Thursday, 26 April 2018

A Night Walk For Knowledge

Essentially, this is a post about a walk that I went to on the 22nd of April, 2018. The walk was held by Hyderabad Trails -an organization that holds walks across monuments or places of historical significance in Hyderabad.

Thirteen of us (eleven adults and two teenagers) set out that fine evening, after a wonderful course of tea and biscuits, with one of the most influential guides in Hyderabad-Haseeb Zaffri. Below is a list of all the places we visited and wonders we stumbled upon in the narrow gullies of old Hyderabad.

1. The Mahboob Chowk Clocktower:

The Mahboob Chowk clock tower is also known as the Jame Masjid clock tower as it is next to the famous Jama Masjid mosque. The concept of a clock tower was introduced by the first Nizam of Hyderabad. A clock tower is a tall, rectangular tower with a pointed, prismatic top with clocks fixed on all four sides.

Clocks like these were usually established in chowks (an open market area in a city at the junction of two roads) where people could look at the time. Back then, many people couldn't afford watches as they were considered a luxury.
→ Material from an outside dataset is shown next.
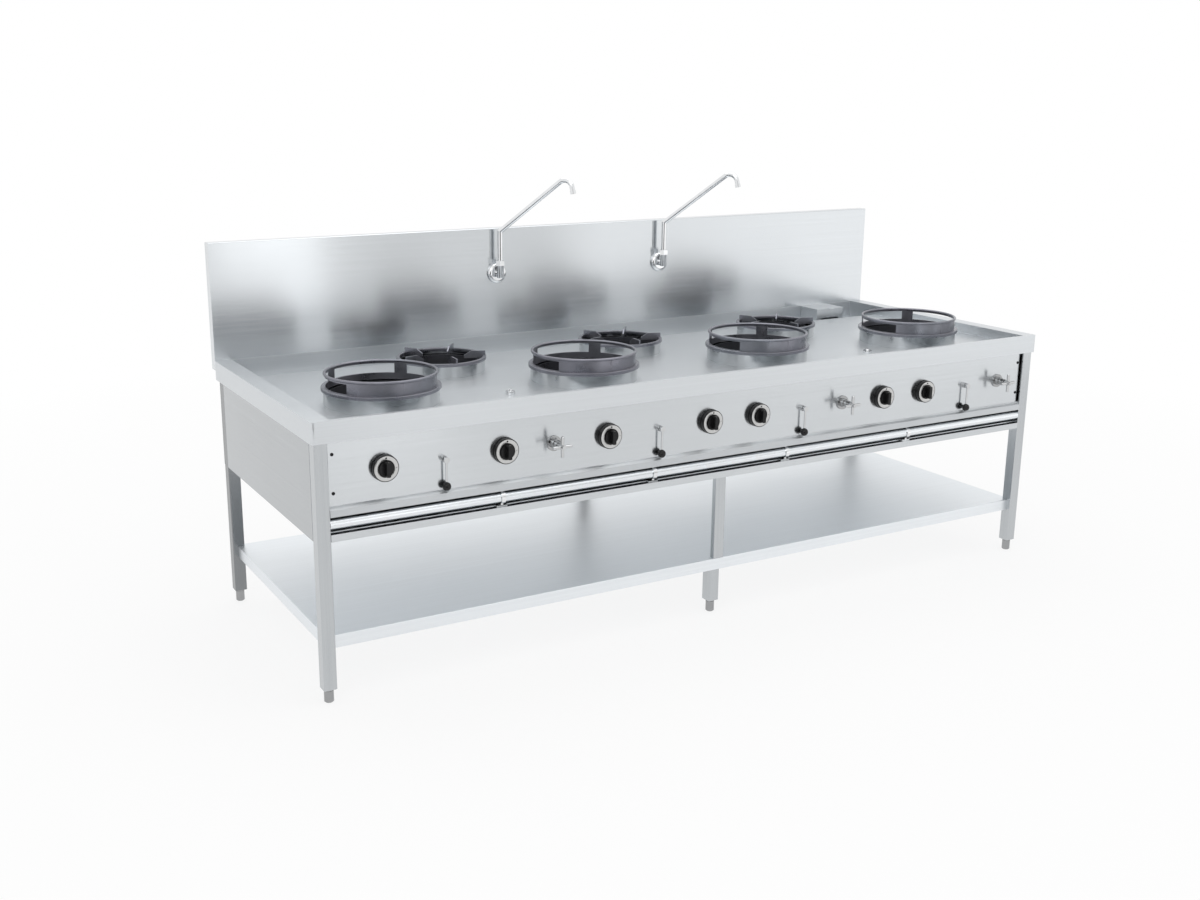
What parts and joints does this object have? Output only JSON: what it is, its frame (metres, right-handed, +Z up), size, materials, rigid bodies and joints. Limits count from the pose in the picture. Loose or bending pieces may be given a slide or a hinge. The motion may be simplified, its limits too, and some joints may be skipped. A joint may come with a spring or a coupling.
{
  "type": "gas wok range",
  "caption": "Freestanding stainless gas wok range with wind-shield wok rings, low pan burners, sunk deck, rear gutter, backsplash, swivel spouts, levers and an open lower shelf.",
  "frame": {"origin": "on the floor, under the middle of the overall length and depth", "axes": "+X along the length to the cook's right, +Y from the cook towards the backsplash, +Z up"},
  "size_m": [2.8, 1.046, 1.4199],
  "materials": {
    "stainless": "satin",
    "chrome": "polished",
    "cast_iron": "matt, heat tinted",
    "black_plastic": "satin",
    "ceramic": "glazed",
    "brass": "as machined",
    "pipe_steel": "zinc coated"
  },
  "bodies": {
    "frame": {"front_legs": "stainless", "rear_legs": "stainless", "top_tray": "stainless", "side_panels": "stainless", "bottom_panel": "stainless", "rear_panel": "stainless", "control_panel": "stainless", "backsplash": "stainless", "shelf": "stainless", "frame_beams": "stainless", "front_rail": "chrome", "rail_brackets": "chrome", "panel_screws": "chrome", "burner_collars": "stainless", "burner_wells": "cast_iron", "wok_burners": "cast_iron", "rear_burners": "cast_iron", "igniters": "ceramic", "knob_bezels": "black_plastic", "gas_valves": "brass", "water_valves": "chrome", "gas_manifold": "pipe_steel", "water_header": "pipe_steel", "deck_nozzles": "chrome", "tap_bodies": "chrome", "drain_pipe": "pipe_steel"},
    "gas_knob_1": {"gas_knob_1": "black_plastic"},
    "gas_knob_2": {"gas_knob_2": "black_plastic"},
    "gas_knob_3": {"gas_knob_3": "black_plastic"},
    "gas_knob_4": {"gas_knob_4": "black_plastic"},
    "gas_knob_5": {"gas_knob_5": "black_plastic"},
    "gas_knob_6": {"gas_knob_6": "black_plastic"},
    "gas_knob_7": {"gas_knob_7": "black_plastic"},
    "lever_1": {"lever_rod_1": "chrome", "lever_ball_1": "black_plastic"},
    "lever_2": {"lever_rod_2": "chrome", "lever_ball_2": "black_plastic"},
    "lever_3": {"lever_rod_3": "chrome", "lever_ball_3": "black_plastic"},
    "lever_4": {"lever_rod_4": "chrome", "lever_ball_4": "black_plastic"},
    "cross_handle_1": {"cross_handle_1": "chrome"},
    "cross_handle_2": {"cross_handle_2": "chrome"},
    "cross_handle_3": {"cross_handle_3": "chrome"},
    "spout_1": {"spout_1": "chrome"},
    "spout_2": {"spout_2": "chrome"},
    "wok_ring_1": {"wok_ring_1": "cast_iron"},
    "wok_ring_2": {"wok_ring_2": "cast_iron"},
    "wok_ring_3": {"wok_ring_3": "cast_iron"},
    "wok_ring_4": {"wok_ring_4": "cast_iron"},
    "pan_support_1": {"pan_support_1": "cast_iron"},
    "pan_support_2": {"pan_support_2": "cast_iron"},
    "pan_support_3": {"pan_support_3": "cast_iron"},
    "drain_cover": {"drain_cover": "stainless"},
    "front_left_foot": {"front_left_foot": "chrome"},
    "front_middle_foot": {"front_middle_foot": "chrome"},
    "front_right_foot": {"front_right_foot": "chrome"},
    "rear_left_foot": {"rear_left_foot": "chrome"},
    "rear_middle_foot": {"rear_middle_foot": "chrome"},
    "rear_right_foot": {"rear_right_foot": "chrome"}
  },
  "joints": [
    {"name": "gas_knob_1_turn", "type": "hinge", "parent": "frame", "child": "gas_knob_1", "pos_m": [-1.1845, -0.469, 0.681], "axis": [0, 1, 0], "range_deg": [-210, 0]},
    {"name": "gas_knob_2_turn", "type": "hinge", "parent": "frame", "child": "gas_knob_2", "pos_m": [-0.8018, -0.469, 0.681], "axis": [0, 1, 0], "range_deg": [-210, 0]},
    {"name": "gas_knob_3_turn", "type": "hinge", "parent": "frame", "child": "gas_knob_3", "pos_m": [-0.4422, -0.469, 0.681], "axis": [0, 1, 0], "range_deg": [-210, 0]},
    {"name": "gas_knob_4_turn", "type": "hinge", "parent": "frame", "child": "gas_knob_4", "pos_m": [-0.0584, -0.469, 0.681], "axis": [0, 1, 0], "range_deg": [-210, 0]},
    {"name": "gas_knob_5_turn", "type": "hinge", "parent": "frame", "child": "gas_knob_5", "pos_m": [0.1329, -0.469, 0.681], "axis": [0, 1, 0], "range_deg": [-210, 0]},
    {"name": "gas_knob_6_turn", "type": "hinge", "parent": "frame", "child": "gas_knob_6", "pos_m": [0.6758, -0.469, 0.681], "axis": [0, 1, 0], "range_deg": [-210, 0]},
    {"name": "gas_knob_7_turn", "type": "hinge", "parent": "frame", "child": "gas_knob_7", "pos_m": [0.8682, -0.469, 0.681], "axis": [0, 1, 0], "range_deg": [-210, 0]},
    {"name": "lever_1_turn", "type": "hinge", "parent": "frame", "child": "lever_1", "pos_m": [-0.998, -0.473, 0.681], "axis": [0, 1, 0], "range_deg": [-90, 0]},
    {"name": "lever_2_turn", "type": "hinge", "parent": "frame", "child": "lever_2", "pos_m": [-0.2526, -0.473, 0.681], "axis": [0, 1, 0], "range_deg": [-90, 0]},
    {"name": "lever_3_turn", "type": "hinge", "parent": "frame", "child": "lever_3", "pos_m": [0.3218, -0.473, 0.681], "axis": [0, 1, 0], "range_deg": [-90, 0]},
    {"name": "lever_4_turn", "type": "hinge", "parent": "frame", "child": "lever_4", "pos_m": [1.0695, -0.473, 0.681], "axis": [0, 1, 0], "range_deg": [-90, 0]},
    {"name": "cross_handle_1_turn", "type": "hinge", "parent": "frame", "child": "cross_handle_1", "pos_m": [-0.6347, -0.509, 0.681], "axis": [0, 1, 0], "range_deg": [-540, 0]},
    {"name": "cross_handle_2_turn", "type": "hinge", "parent": "frame", "child": "cross_handle_2", "pos_m": [0.4953, -0.509, 0.681], "axis": [0, 1, 0], "range_deg": [-540, 0]},
    {"name": "cross_handle_3_turn", "type": "hinge", "parent": "frame", "child": "cross_handle_3", "pos_m": [1.2338, -0.509, 0.681], "axis": [0, 1, 0], "range_deg": [-540, 0]},
    {"name": "spout_1_swivel", "type": "hinge", "parent": "frame", "child": "spout_1", "pos_m": [-0.353, 0.45, 1.1], "axis": [0, 0, 1], "range_deg": [-123, 56]},
    {"name": "spout_2_swivel", "type": "hinge", "parent": "frame", "child": "spout_2", "pos_m": [0.355, 0.45, 1.1], "axis": [0, 0, 1], "range_deg": [-123, 56]},
    {"name": "wok_ring_1_lift", "type": "slide", "parent": "frame", "child": "wok_ring_1", "axis": [0, 0, 1], "range_m": [0, 0.08]},
    {"name": "wok_ring_2_lift", "type": "slide", "parent": "frame", "child": "wok_ring_2", "axis": [0, 0, 1], "range_m": [0, 0.08]},
    {"name": "wok_ring_3_lift", "type": "slide", "parent": "frame", "child": "wok_ring_3", "axis": [0, 0, 1], "range_m": [0, 0.08]},
    {"name": "wok_ring_4_lift", "type": "slide", "parent": "frame", "child": "wok_ring_4", "axis": [0, 0, 1], "range_m": [0, 0.08]},
    {"name": "pan_support_1_lift", "type": "slide", "parent": "frame", "child": "pan_support_1", "axis": [0, 0, 1], "range_m": [0, 0.06]},
    {"name": "pan_support_2_lift", "type": "slide", "parent": "frame", "child": "pan_support_2", "axis": [0, 0, 1], "range_m": [0, 0.06]},
    {"name": "pan_support_3_lift", "type": "slide", "parent": "frame", "child": "pan_support_3", "axis": [0, 0, 1], "range_m": [0, 0.06]},
    {"name": "drain_cover_lift", "type": "slide", "parent": "frame", "child": "drain_cover", "axis": [0, 0, 1], "range_m": [0, 0.08]},
    {"name": "front_left_foot_screw", "type": "slide", "parent": "frame", "child": "front_left_foot", "axis": [0, 0, -1], "range_m": [0, 0.03]},
    {"name": "front_middle_foot_screw", "type": "slide", "parent": "frame", "child": "front_middle_foot", "axis": [0, 0, -1], "range_m": [0, 0.03]},
    {"name": "front_right_foot_screw", "type": "slide", "parent": "frame", "child": "front_right_foot", "axis": [0, 0, -1], "range_m": [0, 0.03]},
    {"name": "rear_left_foot_screw", "type": "slide", "parent": "frame", "child": "rear_left_foot", "axis": [0, 0, -1], "range_m": [0, 0.03]},
    {"name": "rear_middle_foot_screw", "type": "slide", "parent": "frame", "child": "rear_middle_foot", "axis": [0, 0, -1], "range_m": [0, 0.03]},
    {"name": "rear_right_foot_screw", "type": "slide", "parent": "frame", "child": "rear_right_foot", "axis": [0, 0, -1], "range_m": [0, 0.03]}
  ]
}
The clock tower is placed in an exquisite green garden with tall trees and well-maintained bushes. However, since the park around it is open 24/7, many homeless people have made it their abode.
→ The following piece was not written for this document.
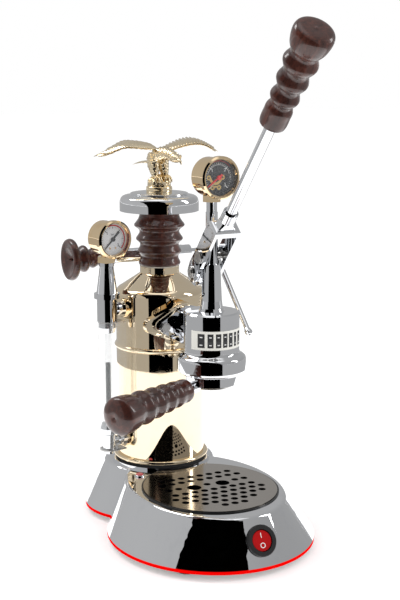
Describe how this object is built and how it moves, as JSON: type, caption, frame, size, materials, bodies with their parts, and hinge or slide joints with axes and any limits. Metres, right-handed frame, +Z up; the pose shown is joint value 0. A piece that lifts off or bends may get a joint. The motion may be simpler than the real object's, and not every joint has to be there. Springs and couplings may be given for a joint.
{
  "type": "lever espresso machine",
  "caption": "Counter-top lever espresso machine with a gold vertical boiler, sight glass, gauges, hand lever, portafilter and a chromed base with drip tray",
  "frame": {"origin": "middle of the footprint's bounding box, on the underside of the rubber feet", "axes": "+Z up, the lever and the drip tray to the front (-Y), +X to the user's right"},
  "size_m": [0.23, 0.3822, 0.4932],
  "materials": {
    "chrome": "polished",
    "gold": "polished",
    "steel": "satin",
    "aluminium": "satin",
    "wood": "satin",
    "red_trim": "gloss",
    "black_plastic": "gloss",
    "red_plastic": "gloss",
    "lamp_red": "gloss",
    "rubber": "matte",
    "gasket_white": "matte",
    "gasket_black": "matte",
    "glass": "clear",
    "clear_guard": "clear",
    "dial_white": "satin",
    "dial_black": "satin",
    "needle_black": "satin",
    "needle_red": "satin",
    "strip": "matte",
    "loom": "matte"
  },
  "bodies": {
    "machine": {"base_shell": "chrome", "base_trim_strip": "red_trim", "bottom_plate": "steel", "rubber_feet": "rubber", "base_screws": "steel", "power_inlet": "black_plastic", "wiring_loom": "loom", "switch_housing": "black_plastic", "pilot_lamp_bezel": "chrome", "pilot_lamp_lens": "lamp_red", "boiler_gasket": "gasket_black", "boiler_shell": "gold", "boiler_lock_ring": "steel", "heating_element": "steel", "thermostat": "black_plastic", "sight_fittings": "chrome", "sight_glass_tube": "glass", "sight_nuts": "chrome", "glass_guard": "clear_guard", "guard_clips": "steel", "boiler_gauge_case": "gold", "boiler_gauge_dial": "dial_white", "boiler_gauge_window": "glass", "steam_valve_body": "chrome", "safety_valve": "gold", "wand_nut": "chrome", "group_body": "chrome", "group_flange_bolts": "steel", "group_flange_gasket": "gasket_white", "cylinder_sleeve": "steel", "group_seal": "gasket_black", "shower_screen": "steel", "temperature_strip": "strip", "fulcrum_pin": "steel"},
    "power_switch": {"switch_rocker": "red_plastic"},
    "tray": {"drip_tray": "black_plastic"},
    "grate": {"drip_grate": "steel"},
    "cap_thread": {"cap_seal": "gasket_white"},
    "boiler_cap": {"cap_plug": "gold", "cap_wood": "wood", "cap_disc": "chrome", "eagle_figure": "gold"},
    "spindle": {"steam_spindle": "steel"},
    "steam_handle": {"steam_knob": "wood"},
    "wand": {"steam_wand": "chrome"},
    "boiler_needle": {"boiler_gauge_needle": "needle_black"},
    "lever": {"lever_fork": "chrome", "lever_rod": "chrome", "lever_handle": "wood"},
    "piston_assembly": {"piston": "aluminium", "piston_seals": "gasket_black", "piston_rod": "chrome", "roller_pin": "steel", "group_gauge_case": "gold", "group_gauge_dial": "dial_black", "group_gauge_window": "glass"},
    "group_needle": {"group_gauge_needle": "needle_red"},
    "portafilter": {"portafilter_body": "chrome", "filter_basket": "steel", "portafilter_handle": "wood"}
  },
  "joints": [
    {"name": "switch_rock", "type": "hinge", "parent": "machine", "child": "power_switch", "pos_m": [0.01749, -0.09645, 0.02984], "axis": [1, 0, 0], "range_deg": [-7, 7]},
    {"name": "tray_lift", "type": "slide", "parent": "machine", "child": "tray", "axis": [0, 0, 1], "range_m": [0, 0.045]},
    {"name": "grate_lift", "type": "slide", "parent": "tray", "child": "grate", "axis": [0, 0, 1], "range_m": [0, 0.03]},
    {"name": "cap_lift", "type": "slide", "parent": "machine", "child": "cap_thread", "axis": [0, 0, 1], "range_m": [0, 0.01202]},
    {"name": "cap_turn", "type": "hinge", "parent": "cap_thread", "child": "boiler_cap", "pos_m": [0.01499, 0.11308, 0.2548], "axis": [0, 0, 1], "range_deg": [0, 2160]},
    {"name": "spindle_travel", "type": "slide", "parent": "machine", "child": "spindle", "axis": [-1, 0, 0], "range_m": [0, 0.00242]},
    {"name": "knob_turn", "type": "hinge", "parent": "spindle", "child": "steam_handle", "pos_m": [-0.03501, 0.14608, 0.262], "axis": [-1, 0, 0], "range_deg": [0, 720]},
    {"name": "wand_swing", "type": "hinge", "parent": "machine", "child": "wand", "pos_m": [0.05599, 0.14608, 0.262], "axis": [1, 0, 0], "range_deg": [-30, 30]},
    {"name": "boiler_needle_turn", "type": "hinge", "parent": "machine", "child": "boiler_needle", "pos_m": [-0.04957, 0.09935, 0.2888], "axis": [0.1736, -0.9848, 0], "range_deg": [-270, 0]},
    {"name": "lever_turn", "type": "hinge", "parent": "machine", "child": "lever", "pos_m": [0.01499, 0.01258, 0.2638], "axis": [1, 0, 0], "range_deg": [-8, 65]},
    {"name": "piston_travel", "type": "slide", "parent": "machine", "child": "piston_assembly", "axis": [0, 0, -1], "range_m": [-0.00296, 0.02336]},
    {"name": "group_needle_turn", "type": "hinge", "parent": "piston_assembly", "child": "group_needle", "pos_m": [0.01499, -0.00342, 0.3548], "axis": [0.0698, -0.9976, 0], "range_deg": [-270, 0]},
    {"name": "portafilter_turn", "type": "hinge", "parent": "machine", "child": "portafilter", "pos_m": [0.01499, -0.00342, 0.168], "axis": [0, 0, 1], "range_deg": [-40, 30]}
  ],
  "couplings": [
    {"joint": "cap_lift", "follows": "cap_turn", "m_per_rad": 0.00031831},
    {"joint": "spindle_travel", "follows": "knob_turn", "m_per_rad": 0.00019099},
    {"joint": "piston_travel", "follows": "lever_turn", "m_per_rad": 0.0205}
  ]
}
The Mahboob Chowk clock tower is a five-storeyed architectural structure that was built in the year 1892 by the prime minister of Hyderabad, that is the Paigah noble Nawab Asman Jah Bahadur. The tower's grandeur really steals one's breath away.

The first storey (the base) has humongous wooden doors fitted in so that people could go into the tower to wind the clock or set the time (currently the doors are sealed to prevent entry). The second and the fourth storeys have intricately carved Persian/Islamic work on them. The work is done on blocks of stone and mortar coated with an earthy brown coloured cement.

The fifth storey has large old clocks fitted on all four sides. The clocks are circular and white with long, distinguished-looking, black hands. The best of them all is the third storey. It has long, royally shaped doors, inlaid with delicate carvings and a very unique, and admirable structure. Both the third and fifth storeys have balconies with black railings that starkly contrast with the color of the structure, making it look exceedingly beautiful.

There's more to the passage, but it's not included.